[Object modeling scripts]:
▬▬▬
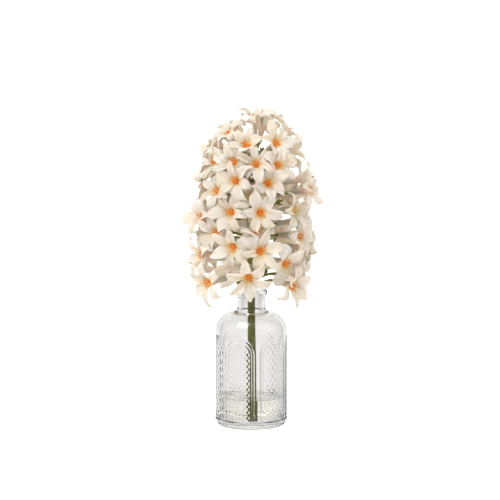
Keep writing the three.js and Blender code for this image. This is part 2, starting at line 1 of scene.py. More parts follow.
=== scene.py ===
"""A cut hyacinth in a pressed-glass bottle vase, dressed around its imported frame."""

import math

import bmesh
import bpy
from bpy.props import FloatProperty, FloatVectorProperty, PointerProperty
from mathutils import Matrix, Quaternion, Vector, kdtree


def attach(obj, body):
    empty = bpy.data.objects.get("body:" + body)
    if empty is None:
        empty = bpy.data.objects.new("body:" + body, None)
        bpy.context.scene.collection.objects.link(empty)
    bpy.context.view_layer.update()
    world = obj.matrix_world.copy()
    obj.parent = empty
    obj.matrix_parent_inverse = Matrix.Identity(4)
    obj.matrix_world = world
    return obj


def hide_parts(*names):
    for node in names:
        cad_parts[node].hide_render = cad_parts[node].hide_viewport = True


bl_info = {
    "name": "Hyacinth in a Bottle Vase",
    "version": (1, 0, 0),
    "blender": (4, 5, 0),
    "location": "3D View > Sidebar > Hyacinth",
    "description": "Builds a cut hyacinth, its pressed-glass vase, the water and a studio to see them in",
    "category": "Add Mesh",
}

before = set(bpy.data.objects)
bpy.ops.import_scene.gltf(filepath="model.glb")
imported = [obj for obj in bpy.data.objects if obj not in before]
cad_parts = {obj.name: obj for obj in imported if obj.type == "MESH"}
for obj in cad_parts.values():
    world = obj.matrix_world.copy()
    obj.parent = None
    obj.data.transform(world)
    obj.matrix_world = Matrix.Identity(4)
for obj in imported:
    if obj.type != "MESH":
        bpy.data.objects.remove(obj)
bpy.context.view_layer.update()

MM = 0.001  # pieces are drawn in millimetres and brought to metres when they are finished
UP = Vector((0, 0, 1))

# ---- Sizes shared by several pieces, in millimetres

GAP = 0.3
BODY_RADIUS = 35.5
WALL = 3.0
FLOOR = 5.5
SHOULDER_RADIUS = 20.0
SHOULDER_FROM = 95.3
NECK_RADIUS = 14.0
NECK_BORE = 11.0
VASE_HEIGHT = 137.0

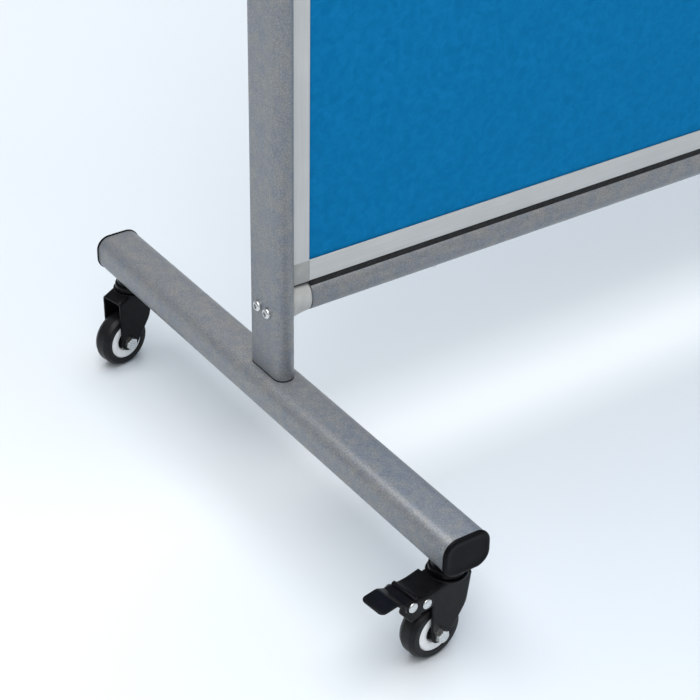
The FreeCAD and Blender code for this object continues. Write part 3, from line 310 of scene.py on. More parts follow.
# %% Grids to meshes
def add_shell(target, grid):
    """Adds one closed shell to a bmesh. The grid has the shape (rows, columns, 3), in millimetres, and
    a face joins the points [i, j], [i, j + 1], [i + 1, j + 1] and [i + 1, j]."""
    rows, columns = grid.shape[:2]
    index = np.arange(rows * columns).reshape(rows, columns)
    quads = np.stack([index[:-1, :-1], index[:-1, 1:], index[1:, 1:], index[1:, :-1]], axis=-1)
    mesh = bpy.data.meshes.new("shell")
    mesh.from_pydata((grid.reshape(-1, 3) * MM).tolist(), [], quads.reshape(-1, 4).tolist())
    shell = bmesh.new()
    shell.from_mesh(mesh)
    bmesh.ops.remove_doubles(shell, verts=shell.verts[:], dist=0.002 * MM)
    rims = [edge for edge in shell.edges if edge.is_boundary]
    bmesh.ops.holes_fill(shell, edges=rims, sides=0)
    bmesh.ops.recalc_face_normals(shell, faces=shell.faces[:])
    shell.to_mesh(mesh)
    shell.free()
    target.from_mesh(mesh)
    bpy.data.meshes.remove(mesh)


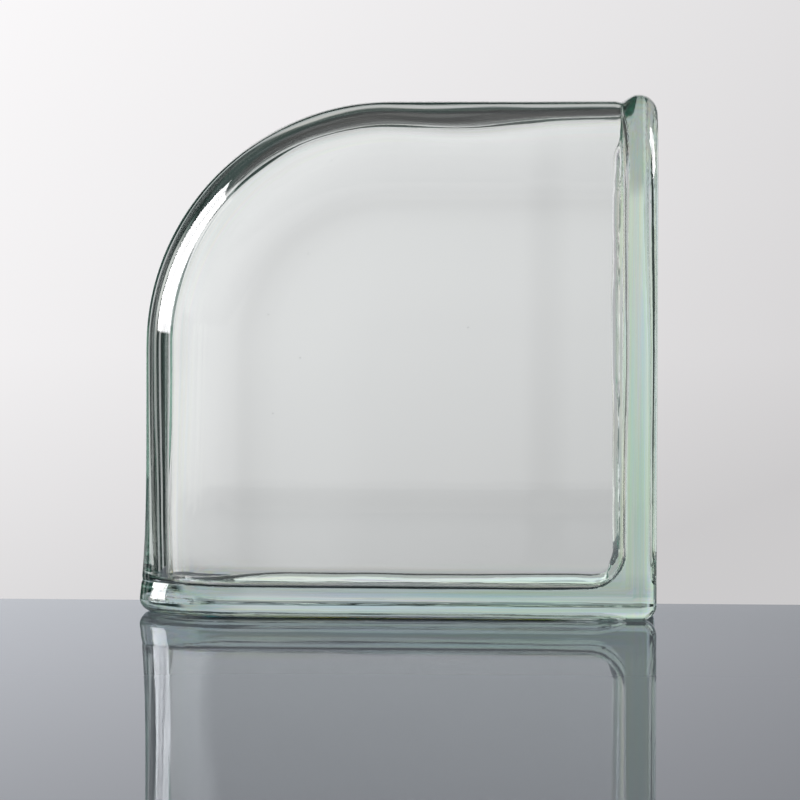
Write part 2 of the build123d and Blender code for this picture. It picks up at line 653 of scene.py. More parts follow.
▬▬▬
[REQUIREMENTS]:
Restate, word for word and with nothing added, the lines from the first line of the listing through the one where "VASE_HEIGHT = 137.0" stands.

[RESPONSE BELOW]:
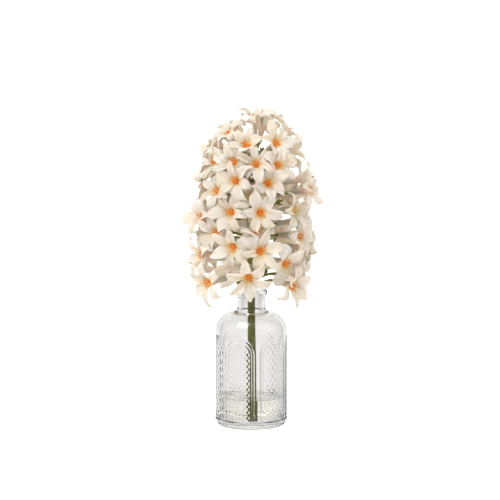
Keep writing the three.js and Blender code for this image. This is part 2, starting at line 1 of scene.py. More parts follow.
=== scene.py ===
"""A cut hyacinth in a pressed-glass bottle vase, dressed around its imported frame."""

import math

import bmesh
import bpy
from bpy.props import FloatProperty, FloatVectorProperty, PointerProperty
from mathutils import Matrix, Quaternion, Vector, kdtree


def attach(obj, body):
    empty = bpy.data.objects.get("body:" + body)
    if empty is None:
        empty = bpy.data.objects.new("body:" + body, None)
        bpy.context.scene.collection.objects.link(empty)
    bpy.context.view_layer.update()
    world = obj.matrix_world.copy()
    obj.parent = empty
    obj.matrix_parent_inverse = Matrix.Identity(4)
    obj.matrix_world = world
    return obj


def hide_parts(*names):
    for node in names:
        cad_parts[node].hide_render = cad_parts[node].hide_viewport = True


bl_info = {
    "name": "Hyacinth in a Bottle Vase",
    "version": (1, 0, 0),
    "blender": (4, 5, 0),
    "location": "3D View > Sidebar > Hyacinth",
    "description": "Builds a cut hyacinth, its pressed-glass vase, the water and a studio to see them in",
    "category": "Add Mesh",
}

before = set(bpy.data.objects)
bpy.ops.import_scene.gltf(filepath="model.glb")
imported = [obj for obj in bpy.data.objects if obj not in before]
cad_parts = {obj.name: obj for obj in imported if obj.type == "MESH"}
for obj in cad_parts.values():
    world = obj.matrix_world.copy()
    obj.parent = None
    obj.data.transform(world)
    obj.matrix_world = Matrix.Identity(4)
for obj in imported:
    if obj.type != "MESH":
        bpy.data.objects.remove(obj)
bpy.context.view_layer.update()

MM = 0.001  # pieces are drawn in millimetres and brought to metres when they are finished
UP = Vector((0, 0, 1))

# ---- Sizes shared by several pieces, in millimetres

GAP = 0.3
BODY_RADIUS = 35.5
WALL = 3.0
FLOOR = 5.5
SHOULDER_RADIUS = 20.0
SHOULDER_FROM = 95.3
NECK_RADIUS = 14.0
NECK_BORE = 11.0
VASE_HEIGHT = 137.0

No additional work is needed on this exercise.